HealthDay News is reporting a suggestion from British experts that for patients over 50, doctors tracking hypertension may only need to monitor systolic blood pressure (the upper number of the blood pressure), while ignoring diastolic blood pressure (the lower number).
In their Viewpoint article in the June 17 online issue of The Lancet the experts say, “If we could just get patients to focus on a single number, and recognize that that number needed to be lowered, it might help in both communicating the message and also improving treatment.”They point out that because there is such an emphasis on diastolic pressure, patients are not getting their systolic blood pressure adequately controlled.
They write, “We felt the best way of dealing with this was to say that people over the age of 50 probably didn’t even need to measure diastolic — it’s only the systolic we should be focusing on.”
Some experts in the United States have long pushed for the change. In 2000, a National Institutes of Health-sponsored group published an advisory in the journal Hypertension that supported a clinical focus on systolic pressure.

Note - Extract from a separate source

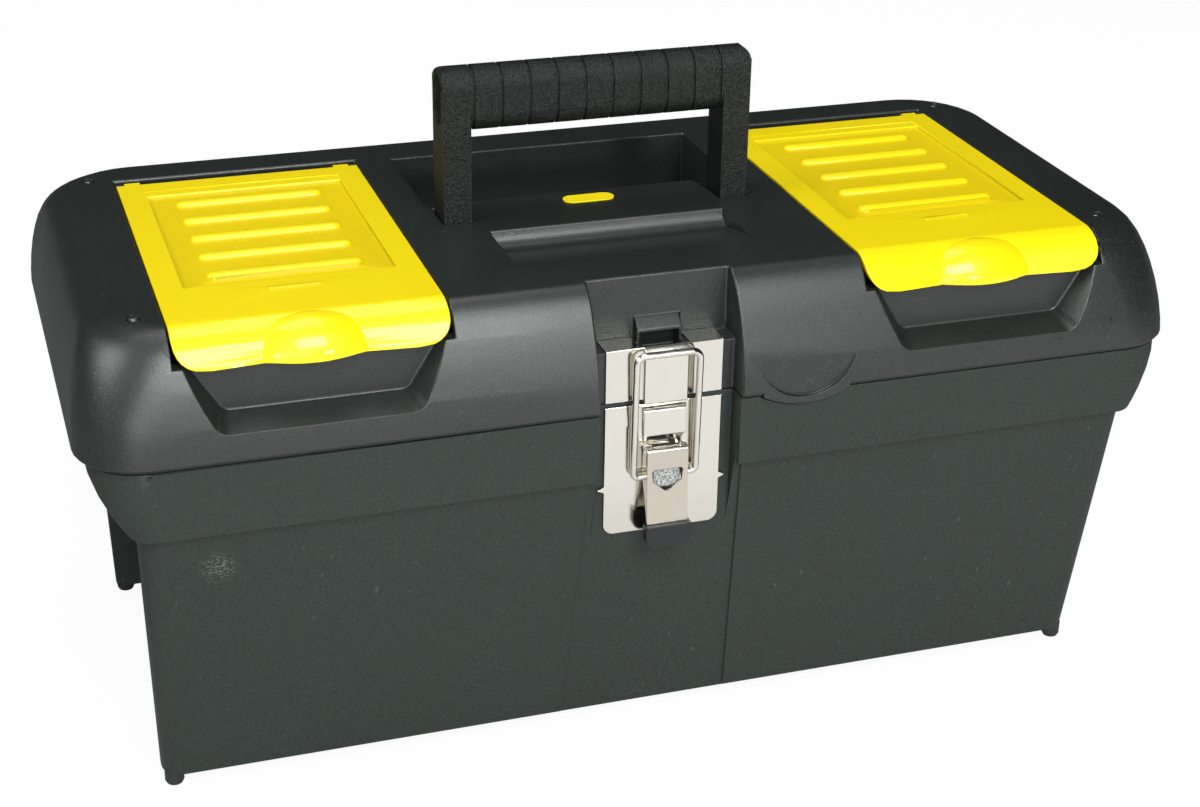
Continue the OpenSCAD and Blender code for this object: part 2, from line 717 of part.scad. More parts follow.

As the population ages, a rise in systolic pressure resulting in what is called systolic hypertension is becoming more common, especially in people over 50, compared with diastolic hypertension.
Generally, systolic blood pressure continues to increase with age, while diastolic pressure starts to drop after age 50, which is the same time cardiovascular risk begins to rise.
Therefore, there is an increased prevalence of systolic hypertension past age 50, whereas diastolic hypertension is practically nonexistent.
Nevertheless, until this advice is recommended by major groups in the U.S., my plan is to continue to concentrate on systolic and diastolic blood pressure for patients of any age.